Lee Mandeville speaks with Yellowknives Dene hunters. Phillip Goulet is on the left. Emily Blake/Cabin Radio

Earlier this month, the Beverly and Qamanirjuaq Caribou Management Board raised concern about irresponsible caribou hunting practices along the winter road. Board chair Earl Evans told reporters this is the worst he’s seen in 50 years, noting that at one camp he witnessed “every regulation in the book being violated.” 



‘This is the problem that we’re facing’

Moments after taking off again, Mandeville spies a caribou carcass left for waste. 

The caribou is still fresh so the nearby hunters are able to harvest the animal. But neither they nor Mandeville are happy that another hunter has shot the caribou then left it, nor that it’s a cow who Mandeville believes could have been pregnant. 
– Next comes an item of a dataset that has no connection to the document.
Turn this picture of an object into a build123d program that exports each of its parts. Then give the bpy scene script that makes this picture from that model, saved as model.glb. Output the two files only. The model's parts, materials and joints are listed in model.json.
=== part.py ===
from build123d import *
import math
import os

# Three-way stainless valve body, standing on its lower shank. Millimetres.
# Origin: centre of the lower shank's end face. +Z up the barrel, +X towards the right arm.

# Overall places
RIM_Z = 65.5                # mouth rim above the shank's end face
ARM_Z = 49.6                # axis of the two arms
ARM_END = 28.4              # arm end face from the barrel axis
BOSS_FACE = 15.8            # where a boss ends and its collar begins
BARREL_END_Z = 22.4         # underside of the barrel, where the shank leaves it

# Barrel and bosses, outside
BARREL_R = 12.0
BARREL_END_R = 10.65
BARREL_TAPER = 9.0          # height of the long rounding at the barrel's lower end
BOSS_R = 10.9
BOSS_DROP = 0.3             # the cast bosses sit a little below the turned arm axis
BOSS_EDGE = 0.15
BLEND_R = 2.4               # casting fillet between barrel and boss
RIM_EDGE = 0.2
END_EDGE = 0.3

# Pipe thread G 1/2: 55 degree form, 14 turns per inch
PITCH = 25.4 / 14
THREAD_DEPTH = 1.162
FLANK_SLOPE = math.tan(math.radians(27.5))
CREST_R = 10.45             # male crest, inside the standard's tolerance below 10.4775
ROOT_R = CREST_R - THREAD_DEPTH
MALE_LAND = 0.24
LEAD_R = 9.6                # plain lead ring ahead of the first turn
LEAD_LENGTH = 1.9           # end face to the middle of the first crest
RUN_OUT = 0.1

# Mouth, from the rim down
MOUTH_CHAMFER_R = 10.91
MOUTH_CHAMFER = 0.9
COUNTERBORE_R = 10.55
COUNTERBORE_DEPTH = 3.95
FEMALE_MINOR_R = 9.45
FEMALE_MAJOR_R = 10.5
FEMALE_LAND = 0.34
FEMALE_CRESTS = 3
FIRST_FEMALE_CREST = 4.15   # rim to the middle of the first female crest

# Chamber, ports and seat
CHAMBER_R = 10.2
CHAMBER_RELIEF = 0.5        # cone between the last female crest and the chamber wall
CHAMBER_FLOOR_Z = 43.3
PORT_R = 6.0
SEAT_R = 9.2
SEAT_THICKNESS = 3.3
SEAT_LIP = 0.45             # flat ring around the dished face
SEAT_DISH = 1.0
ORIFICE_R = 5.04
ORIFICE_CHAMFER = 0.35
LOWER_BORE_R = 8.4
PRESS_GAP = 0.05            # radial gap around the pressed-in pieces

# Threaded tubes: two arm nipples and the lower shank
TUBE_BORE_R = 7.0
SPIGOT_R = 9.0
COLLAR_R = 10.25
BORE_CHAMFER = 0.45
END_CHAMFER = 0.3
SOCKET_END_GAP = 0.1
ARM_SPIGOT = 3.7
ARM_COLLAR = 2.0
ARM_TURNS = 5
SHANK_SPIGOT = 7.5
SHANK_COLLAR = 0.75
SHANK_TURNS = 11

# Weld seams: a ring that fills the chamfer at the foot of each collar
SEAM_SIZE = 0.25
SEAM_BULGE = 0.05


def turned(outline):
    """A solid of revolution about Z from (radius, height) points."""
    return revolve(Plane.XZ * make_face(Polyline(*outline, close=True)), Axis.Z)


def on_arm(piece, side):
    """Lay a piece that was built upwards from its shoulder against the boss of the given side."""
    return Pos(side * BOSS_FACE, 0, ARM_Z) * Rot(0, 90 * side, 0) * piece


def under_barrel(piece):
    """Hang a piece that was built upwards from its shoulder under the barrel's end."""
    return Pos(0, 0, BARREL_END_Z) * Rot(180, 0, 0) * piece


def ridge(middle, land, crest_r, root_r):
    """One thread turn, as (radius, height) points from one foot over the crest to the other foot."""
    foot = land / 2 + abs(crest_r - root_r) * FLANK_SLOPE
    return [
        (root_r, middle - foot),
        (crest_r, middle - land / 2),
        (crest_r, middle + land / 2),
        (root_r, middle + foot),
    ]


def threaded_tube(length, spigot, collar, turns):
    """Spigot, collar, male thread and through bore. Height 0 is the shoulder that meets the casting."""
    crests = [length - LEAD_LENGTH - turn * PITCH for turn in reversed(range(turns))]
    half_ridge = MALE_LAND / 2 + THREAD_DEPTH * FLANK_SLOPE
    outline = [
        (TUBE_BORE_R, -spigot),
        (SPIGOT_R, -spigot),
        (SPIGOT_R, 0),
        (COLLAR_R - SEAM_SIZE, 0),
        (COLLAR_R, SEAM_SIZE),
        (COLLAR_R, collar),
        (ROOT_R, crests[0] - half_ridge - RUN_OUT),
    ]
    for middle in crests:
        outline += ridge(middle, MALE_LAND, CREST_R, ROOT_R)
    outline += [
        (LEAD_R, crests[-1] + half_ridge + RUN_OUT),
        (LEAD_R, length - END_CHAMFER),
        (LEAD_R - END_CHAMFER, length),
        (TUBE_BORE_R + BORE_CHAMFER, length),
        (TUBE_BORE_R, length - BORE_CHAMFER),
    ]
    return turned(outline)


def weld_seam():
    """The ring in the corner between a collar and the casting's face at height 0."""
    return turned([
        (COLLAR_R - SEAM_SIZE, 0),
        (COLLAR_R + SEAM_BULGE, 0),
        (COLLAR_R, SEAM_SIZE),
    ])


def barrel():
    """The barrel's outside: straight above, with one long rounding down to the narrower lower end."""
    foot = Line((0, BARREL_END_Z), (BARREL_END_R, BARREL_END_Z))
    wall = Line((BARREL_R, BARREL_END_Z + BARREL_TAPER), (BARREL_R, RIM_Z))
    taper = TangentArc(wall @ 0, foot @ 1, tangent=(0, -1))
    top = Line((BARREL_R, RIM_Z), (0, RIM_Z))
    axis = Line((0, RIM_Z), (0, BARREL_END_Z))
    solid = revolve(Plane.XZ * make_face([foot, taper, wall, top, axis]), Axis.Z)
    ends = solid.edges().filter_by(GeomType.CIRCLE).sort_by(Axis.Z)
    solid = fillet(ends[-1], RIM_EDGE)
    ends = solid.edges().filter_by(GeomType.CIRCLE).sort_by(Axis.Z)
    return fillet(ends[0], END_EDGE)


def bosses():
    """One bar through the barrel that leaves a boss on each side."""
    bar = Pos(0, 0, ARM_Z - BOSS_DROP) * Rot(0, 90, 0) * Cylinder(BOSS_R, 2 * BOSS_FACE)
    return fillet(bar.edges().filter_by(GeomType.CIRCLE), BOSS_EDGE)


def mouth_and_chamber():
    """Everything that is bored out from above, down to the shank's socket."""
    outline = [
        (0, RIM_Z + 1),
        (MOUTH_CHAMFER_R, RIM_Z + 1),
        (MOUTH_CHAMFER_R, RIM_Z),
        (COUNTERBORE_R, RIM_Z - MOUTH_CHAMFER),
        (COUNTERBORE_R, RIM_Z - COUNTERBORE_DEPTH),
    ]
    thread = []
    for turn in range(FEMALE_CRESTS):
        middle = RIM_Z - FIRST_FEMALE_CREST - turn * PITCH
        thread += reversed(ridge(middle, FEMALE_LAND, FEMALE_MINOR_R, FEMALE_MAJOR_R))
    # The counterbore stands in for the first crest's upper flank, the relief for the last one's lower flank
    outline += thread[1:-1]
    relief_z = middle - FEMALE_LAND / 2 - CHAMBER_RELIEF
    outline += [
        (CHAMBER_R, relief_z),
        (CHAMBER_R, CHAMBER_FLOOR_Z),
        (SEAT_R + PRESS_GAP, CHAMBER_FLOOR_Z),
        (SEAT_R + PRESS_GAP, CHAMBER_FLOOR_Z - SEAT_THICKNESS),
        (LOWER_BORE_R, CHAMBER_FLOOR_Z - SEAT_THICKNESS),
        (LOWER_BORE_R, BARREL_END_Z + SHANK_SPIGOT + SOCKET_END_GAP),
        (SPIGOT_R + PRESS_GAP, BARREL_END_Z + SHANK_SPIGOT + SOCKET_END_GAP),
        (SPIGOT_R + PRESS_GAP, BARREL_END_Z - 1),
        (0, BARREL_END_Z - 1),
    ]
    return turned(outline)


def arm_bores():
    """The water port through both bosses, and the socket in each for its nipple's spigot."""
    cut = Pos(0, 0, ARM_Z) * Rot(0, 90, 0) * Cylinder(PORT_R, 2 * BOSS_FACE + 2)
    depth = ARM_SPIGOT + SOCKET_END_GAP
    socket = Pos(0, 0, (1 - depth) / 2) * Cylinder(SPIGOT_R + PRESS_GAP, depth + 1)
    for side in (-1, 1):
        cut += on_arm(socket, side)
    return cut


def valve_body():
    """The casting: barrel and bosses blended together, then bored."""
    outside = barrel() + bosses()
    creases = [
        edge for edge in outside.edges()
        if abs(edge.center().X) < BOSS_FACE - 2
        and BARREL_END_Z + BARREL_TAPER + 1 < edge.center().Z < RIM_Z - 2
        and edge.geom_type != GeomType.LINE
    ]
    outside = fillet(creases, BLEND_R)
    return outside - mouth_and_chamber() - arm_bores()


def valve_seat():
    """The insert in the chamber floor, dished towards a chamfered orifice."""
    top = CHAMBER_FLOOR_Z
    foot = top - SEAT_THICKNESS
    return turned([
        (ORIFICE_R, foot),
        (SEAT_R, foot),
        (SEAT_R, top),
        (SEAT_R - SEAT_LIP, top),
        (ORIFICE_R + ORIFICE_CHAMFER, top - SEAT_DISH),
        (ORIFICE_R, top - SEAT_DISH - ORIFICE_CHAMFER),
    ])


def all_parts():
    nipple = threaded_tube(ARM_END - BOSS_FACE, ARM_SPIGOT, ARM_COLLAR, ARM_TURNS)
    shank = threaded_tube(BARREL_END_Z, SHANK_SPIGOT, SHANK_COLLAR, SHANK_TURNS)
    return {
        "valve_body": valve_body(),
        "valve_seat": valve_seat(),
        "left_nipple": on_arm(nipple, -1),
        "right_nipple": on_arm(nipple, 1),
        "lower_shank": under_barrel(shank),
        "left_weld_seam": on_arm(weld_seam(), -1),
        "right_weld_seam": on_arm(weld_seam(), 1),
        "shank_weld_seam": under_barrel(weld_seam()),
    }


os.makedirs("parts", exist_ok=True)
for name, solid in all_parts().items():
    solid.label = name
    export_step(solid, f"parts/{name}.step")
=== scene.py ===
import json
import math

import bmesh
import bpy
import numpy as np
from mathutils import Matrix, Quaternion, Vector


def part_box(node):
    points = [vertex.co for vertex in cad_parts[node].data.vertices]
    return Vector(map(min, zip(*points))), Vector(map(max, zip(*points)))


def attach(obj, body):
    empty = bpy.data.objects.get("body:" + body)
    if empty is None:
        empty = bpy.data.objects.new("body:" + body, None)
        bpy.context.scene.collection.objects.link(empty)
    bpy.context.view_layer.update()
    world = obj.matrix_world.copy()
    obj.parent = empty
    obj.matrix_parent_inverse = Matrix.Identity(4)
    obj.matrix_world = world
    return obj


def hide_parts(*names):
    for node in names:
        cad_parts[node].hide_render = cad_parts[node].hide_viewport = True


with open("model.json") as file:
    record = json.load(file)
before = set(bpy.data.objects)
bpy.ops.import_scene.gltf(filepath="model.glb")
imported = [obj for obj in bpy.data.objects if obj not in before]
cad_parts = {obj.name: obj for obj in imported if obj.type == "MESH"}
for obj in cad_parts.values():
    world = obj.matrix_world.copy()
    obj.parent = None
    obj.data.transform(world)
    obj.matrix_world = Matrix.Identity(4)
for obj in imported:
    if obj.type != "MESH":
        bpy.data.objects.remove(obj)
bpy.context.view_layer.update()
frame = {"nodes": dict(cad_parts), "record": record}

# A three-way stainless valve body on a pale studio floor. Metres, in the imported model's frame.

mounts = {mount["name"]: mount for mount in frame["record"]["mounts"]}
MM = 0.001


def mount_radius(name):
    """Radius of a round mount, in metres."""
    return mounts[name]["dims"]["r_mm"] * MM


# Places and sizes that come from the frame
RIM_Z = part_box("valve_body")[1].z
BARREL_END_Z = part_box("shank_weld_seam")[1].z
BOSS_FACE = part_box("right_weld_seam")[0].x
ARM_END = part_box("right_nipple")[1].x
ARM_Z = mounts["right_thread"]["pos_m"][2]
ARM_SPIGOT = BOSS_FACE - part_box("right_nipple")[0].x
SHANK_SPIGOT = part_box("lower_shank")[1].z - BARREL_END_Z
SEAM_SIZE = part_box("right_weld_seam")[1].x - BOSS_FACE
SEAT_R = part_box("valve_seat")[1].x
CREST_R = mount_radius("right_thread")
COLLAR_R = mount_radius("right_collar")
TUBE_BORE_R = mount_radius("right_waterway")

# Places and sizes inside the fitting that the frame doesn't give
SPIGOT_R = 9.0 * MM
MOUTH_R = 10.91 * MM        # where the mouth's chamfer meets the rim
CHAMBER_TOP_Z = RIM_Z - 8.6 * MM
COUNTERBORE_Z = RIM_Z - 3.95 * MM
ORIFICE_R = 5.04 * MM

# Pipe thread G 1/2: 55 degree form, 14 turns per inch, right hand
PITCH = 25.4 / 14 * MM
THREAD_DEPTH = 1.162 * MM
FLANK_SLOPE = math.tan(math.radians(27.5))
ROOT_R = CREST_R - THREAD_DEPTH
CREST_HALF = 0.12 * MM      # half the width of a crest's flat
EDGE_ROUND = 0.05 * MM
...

“This is the problem that we’re facing,” he says. “We have a young Dene hunter here … and this is his territory, this is what he’s got to witness.”

This caribou was shot and left to waste. Emily Blake/Cabin Radio

Mandeville says while he’s seen wasted meat on almost every patrol, he never gets used to the feeling. It reminds him of the first time he went caribou hunting with his father around the age of nine, where he came across 10 animals in a pile left to waste. 

“That affected me quite a bit and it still does. I won’t forget it,” he says. “Now I’m out here and I’m able to hopefully make a change.” 

Mandeville says if wasted meat is still safe to eat, wildlife officers will salvage it and deliver it to organizations serving people in need like the Yellowknife Women’s Society, schools, community governments, or Elders. 

Running out of animals, running out of time

While there are many good hunters, Mandeville says there are also many reasons why some end up breaking the rules.

That includes not taking the time to learn about the mobile zone, or shooting into the herd and not realizing animals may be wounded. Mandeville says some people don’t believe the decline in caribou numbers is as dire as territorial officials are reporting.



“All kinds of scenarios,” he says. “Sometimes I just don’t get it.” 

A party of hunters parked on the Tibbitt to Contwoyto winter road. Emily Blake/Cabin Radio

Mandeville adds that hunting is expensive. One trip can cost a small hunting party at least $1,000. If hunters aren’t able to find any caribou, he says, that cost might make them risk travelling into the mobile zone.

“As we were flying over, we could see people parked by the caribou that are just a few 100 yards or metres away from the road. That could be pretty tempting,” he says.

Anyone caught wasting meat, hunting inside the mobile zone, or abandoning wounded animals can be charged and face hefty fines under the territory’s Wildlife Act. Mandeville says officers may also seize an offending hunter’s meat, firearms, knives and – in some cases – snowmobiles.

“We’re running out of animals, we’re running out of time,” he says.

“We’re doing all that we can to try to conserve what we have left.”

Correction: April 1, 2021 – 16:59 MT. This article initially stated the value of caribou to individual NWT communities can be as high as $20 million. In fact, $20 million is the estimated value of caribou to the entire northern harvesting community.